# Camps Ronoda - Lac Remigny, Quebec 7/1/06 - 7/7/06 Fishing Report



## ohiojmj (Apr 16, 2004)

I just returned from a week of primarily pike fishing in Lac Remigny and Lac Des Quinze in Quebec (north of Kipawa). The water temp (67F to 72F) and level was normal this year and the weather was reasonable and mixed. Any kind of chop in the water got the fish biting. We trolled primarily for pike and found them in 6' - 8' of cabbage weeds or near the edge of reeds. We occasionally picked up a smaller walleye and a stray smallmouth as well. Trolling weedy areas, we resorted to traditional use of shallow running Williams Wabler spoons (1/2 oz) in hammered gold or silver, depending on light conditions. Other successful lures included Rapala F-11, Bomber long A, and 3 1/2" Cabelas floating crank. Spinnerbaits were not sucessful as the pike were out deeper, past the slop and reeds. Chatterbait was nothing to write home about and less than 100% weedless.

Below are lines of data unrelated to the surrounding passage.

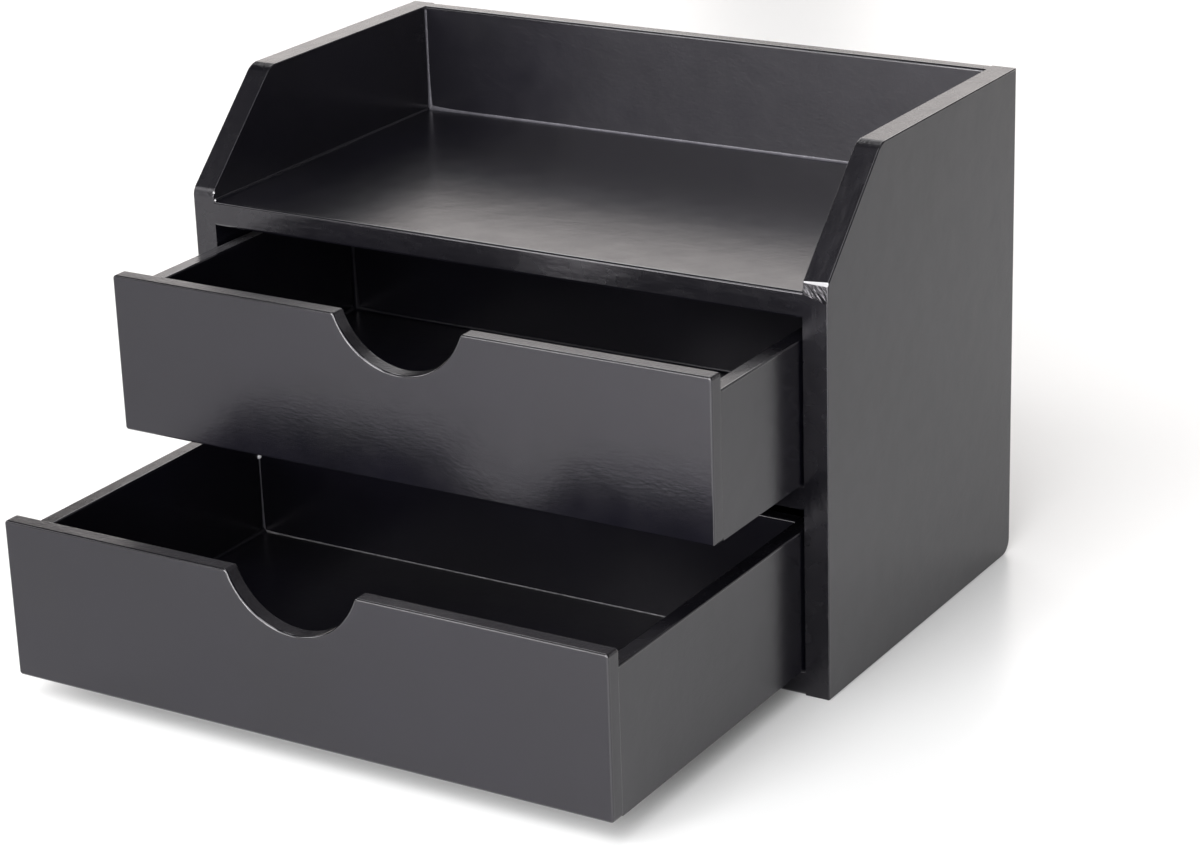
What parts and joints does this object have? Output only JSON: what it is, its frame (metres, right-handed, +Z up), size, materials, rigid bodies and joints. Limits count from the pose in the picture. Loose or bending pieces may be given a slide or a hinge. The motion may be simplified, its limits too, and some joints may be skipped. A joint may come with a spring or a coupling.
{
  "type": "desktop organizer with drawers",
  "caption": "Low desktop organizer: an open tray with clipped side walls on top of stacked drawers, each front with a round finger notch, in black satin lacquer.",
  "frame": {"origin": "middle of the case's rectangular footprint, on the surface that it stands on", "axes": "+X to the right seen from the front, +Y to the back, +Z up; the drawers slide out along -Y"},
  "size_m": [0.25, 0.2645, 0.18],
  "materials": {
    "black_lacquer": "black satin lacquer sprayed on fibreboard",
    "beech": "bare turned beech, hidden in the joints",
    "steel": "plain bright wire brad, hidden in the joints"
  },
  "bodies": {
    "case": {"left_side_panel": "black_lacquer", "right_side_panel": "black_lacquer", "back_panel": "black_lacquer", "tray_board": "black_lacquer", "divider_board": "black_lacquer", "base_board": "black_lacquer", "tray_dowels": "beech", "divider_dowels": "beech", "base_dowels": "beech", "back_panel_brads": "steel"},
    "upper_drawer": {"upper_drawer_front": "black_lacquer", "upper_drawer_left_side": "black_lacquer", "upper_drawer_right_side": "black_lacquer", "upper_drawer_back": "black_lacquer", "upper_drawer_bottom": "black_lacquer", "upper_drawer_brads": "steel"},
    "lower_drawer": {"lower_drawer_front": "black_lacquer", "lower_drawer_left_side": "black_lacquer", "lower_drawer_right_side": "black_lacquer", "lower_drawer_back": "black_lacquer", "lower_drawer_bottom": "black_lacquer", "lower_drawer_brads": "steel"}
  },
  "joints": [
    {"name": "upper_drawer_slide", "type": "slide", "parent": "case", "child": "upper_drawer", "axis": [0, -1, 0], "range_m": [-0.058, 0.07]},
    {"name": "lower_drawer_slide", "type": "slide", "parent": "case", "child": "lower_drawer", "axis": [0, -1, 0], "range_m": [-0.1225, 0.0055]}
  ]
}
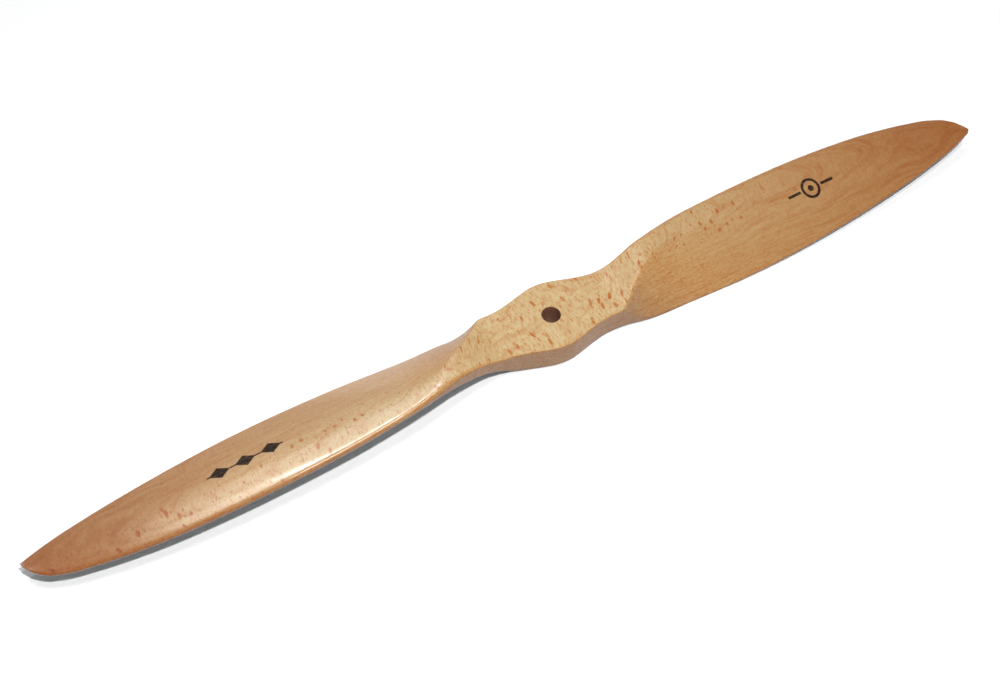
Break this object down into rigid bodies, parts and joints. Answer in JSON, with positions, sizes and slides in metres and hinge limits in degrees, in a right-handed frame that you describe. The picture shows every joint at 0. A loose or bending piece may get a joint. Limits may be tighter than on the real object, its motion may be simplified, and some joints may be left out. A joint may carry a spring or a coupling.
{
  "type": "model aircraft propeller",
  "caption": "Two-bladed carved wooden propeller for a model aircraft, with a plain bore through a flat-faced hub.",
  "frame": {"origin": "centre of the bore on the hub's flat back face", "axes": "+Z along the bore towards the cambered front, which is the side the thrust goes to; +X along one blade; the blades turn anticlockwise seen from +Z"},
  "size_m": [0.4826, 0.043, 0.0202],
  "materials": {
    "lacquered_beech": "satin clear lacquer over beech"
  },
  "bodies": {
    "root": {"propeller": "lacquered_beech"}
  },
  "joints": []
}
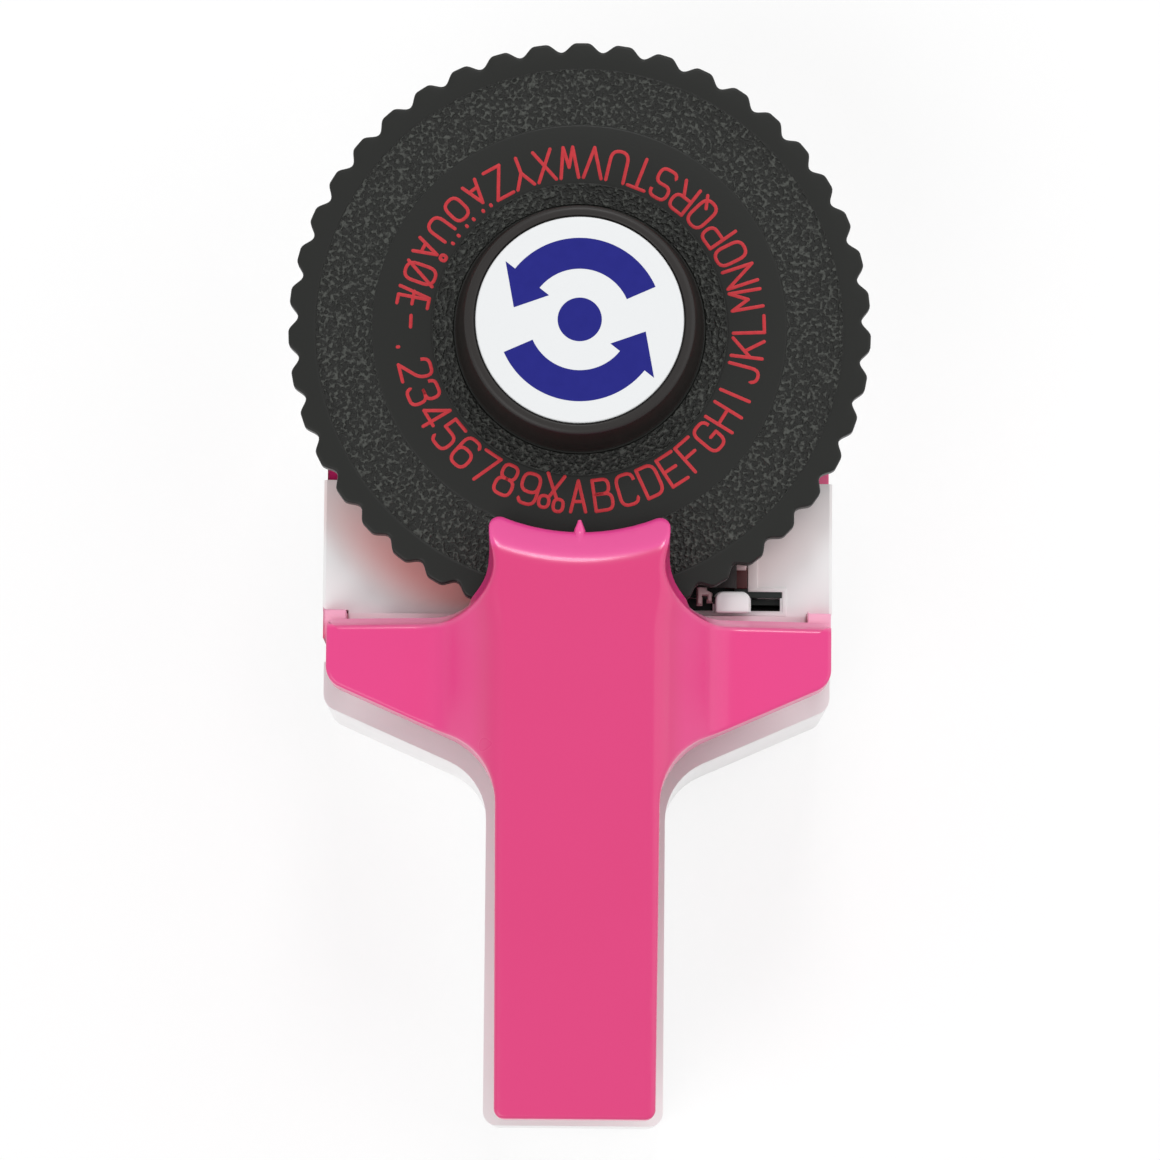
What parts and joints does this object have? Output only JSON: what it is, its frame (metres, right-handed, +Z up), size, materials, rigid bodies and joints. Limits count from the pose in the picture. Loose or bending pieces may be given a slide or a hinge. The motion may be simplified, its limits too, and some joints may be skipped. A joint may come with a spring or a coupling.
{
  "type": "embossing label maker",
  "caption": "Hand-squeezed embossing label maker: toothed letter dial on a white magazine body, pink T-shaped press lever, tape hatch below.",
  "frame": {"origin": "on the letter dial's axis, in the plane that the body rests on", "axes": "+Z up along the dial's axis, +Y from the handle towards the dial, +X to the right seen from above with the handle towards the viewer"},
  "size_m": [0.0826, 0.1535, 0.0505],
  "materials": {
    "white_plastic": "moulded, semi-gloss",
    "pink_plastic": "moulded, glossy",
    "black_plastic": "moulded, stippled bands",
    "dark_plastic": "moulded, matte",
    "tape_vinyl": "smooth vinyl tape",
    "badge_white": "printed disc, satin",
    "steel": "drawn or stamped, bright"
  },
  "bodies": {
    "housing": {"lower_housing": "white_plastic", "top_deck": "white_plastic", "grip_plate": "white_plastic", "door_pin": "steel", "case_screw_front_right": "steel", "case_screw_front_left": "steel", "case_screw_middle_left": "steel", "case_screw_grip_front": "steel", "case_screw_grip_rear": "steel", "dial_spindle": "white_plastic", "spindle_washer": "steel", "spindle_screw": "steel", "lever_pin_right": "steel", "lever_pin_left": "steel", "return_spring": "steel", "tape_strip": "tape_vinyl", "tape_guide": "dark_plastic", "feed_rail": "dark_plastic", "anvil_block": "steel", "click_spring": "steel", "click_spring_rivet": "steel"},
    "lever": {"press_lever": "pink_plastic", "press_pad": "dark_plastic"},
    "dial": {"letter_dial": "black_plastic", "matrix_disc": "black_plastic", "dial_knob": "black_plastic", "badge_disc": "badge_white", "cutter_blade": "steel"},
    "feed": {"feed_slider": "white_plastic", "feed_finger": "steel"},
    "roll": {"tape_roll": "tape_vinyl"},
    "door": {"tape_door": "white_plastic"}
  },
  "joints": [
    {"name": "lever_squeeze", "type": "hinge", "parent": "housing", "child": "lever", "pos_m": [0, -0.014, 0.027], "axis": [1, 0, 0], "range_deg": [0, 7.5], "stiffness_Nm_per_rad": 1.2, "springref_deg": -6.3, "deforming": ["return_spring"]},
    {"name": "dial_spin", "type": "hinge", "parent": "housing", "child": "dial", "pos_m": [0, 0, 0.04], "axis": [0, 0, 1], "continuous": true},
    {"name": "feed_slide", "type": "slide", "parent": "housing", "child": "feed", "axis": [1, 0, 0], "range_m": [0, 0.0038]},
    {"name": "roll_turn", "type": "hinge", "parent": "housing", "child": "roll", "pos_m": [0.0084, -0.0318, 0.0162], "axis": [0, 1, 0], "continuous": true},
    {"name": "door_hinge", "type": "hinge", "parent": "housing", "child": "door", "pos_m": [0, -0.021, 0.0015], "axis": [1, 0, 0], "range_deg": [0, 100]}
  ],
  "couplings": [
    {"joint": "feed_slide", "follows": "lever_squeeze", "m_per_rad": 0.029}
  ]
}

Our biggest pike was 32" at a hefty 10#, with at least another six to eight in the fryer size rnage of 22" to 30" each day. We brought in about 40#'s of fish on our best day for freezer stocking puprposes. Walleye were few and small for two reasons: we don't target them heavily and Remigny is known to be primarily a pike lake. Smallmouth were caught when targeted, but our biggest was only 17" and quantity was only fair. We caught a couple smallmouth and walleye while exploring the 60+ mile long Des Quinze for essentially our first time.

I refined my fileting skills so my pike filets are now totally boneless. Many dont't care for pike, but we like fresh pike as much as walleye.

All in all, a great week spent with my youngest son (17) who only got bored one day the fish got lazy. The pike size is nothing to write home about, but the quantity was very good. We'll probably go back next year, for our 5th trip to the friendly town of Remigny, QC.


----------



## bkr43050 (Apr 5, 2004)

Thanks once again for the report. They need to give you advertiser's fees for all of the reports you have given on Lake Remigny. We are headed up north in less than 3 weeks. I am definitely looking forward to it already. Hopefully we can come back with as good of a report. I know that the time that we are there we don't seem to find any pike other than hammer handles in the shallower water. If we target them about the only way we get anything of size is to troll the deeper parts of the lake in 15-25'.


----------



## ohiojmj (Apr 16, 2004)

I found the medium sized pike (20" - 32") in the 6' to 8' depth, probably because the water was close to 70F. It had been cool up there. We marked little in deeper (15'-25') range and obviously the 50'+ deep water is useless. In 3 weeks, the water will be warmer and they will be in your deep zone. Temperatures and weather are finally normal this year after a few hot ones. Good luck.

Even with our favorable report, we wonder if we should be trying a different lake for something new......and perhaps more walleye.


----------



## bkr43050 (Apr 5, 2004)

ohiojmj said:


> Even with our favorable report, we wonder if we should be trying a different lake for something new......and perhaps more walleye.


 After 8-9 years of steadily improving results from the same lake we finally hit a couple of slack seasons and it forced us to last year branch out with day trips. We found a nice lake area that offers some pretty good walleye fishing and smallmouth as well. We will definitely be heading there a few times again this year but I would liek to try the lakers for something new. Not to mention how much of a treat it would be to tug on one of those big brutes.

The lake we fish is typically around the 70-72° range by the time we get up there. I know we don't get up there during the most suitable fishing season but we really don't have too many other options in the cabin where we stay. One of these years I am going to break from the family trip (in-laws cabin) and try something altogether different. That is why I am always paying close attention to where folks go.


----------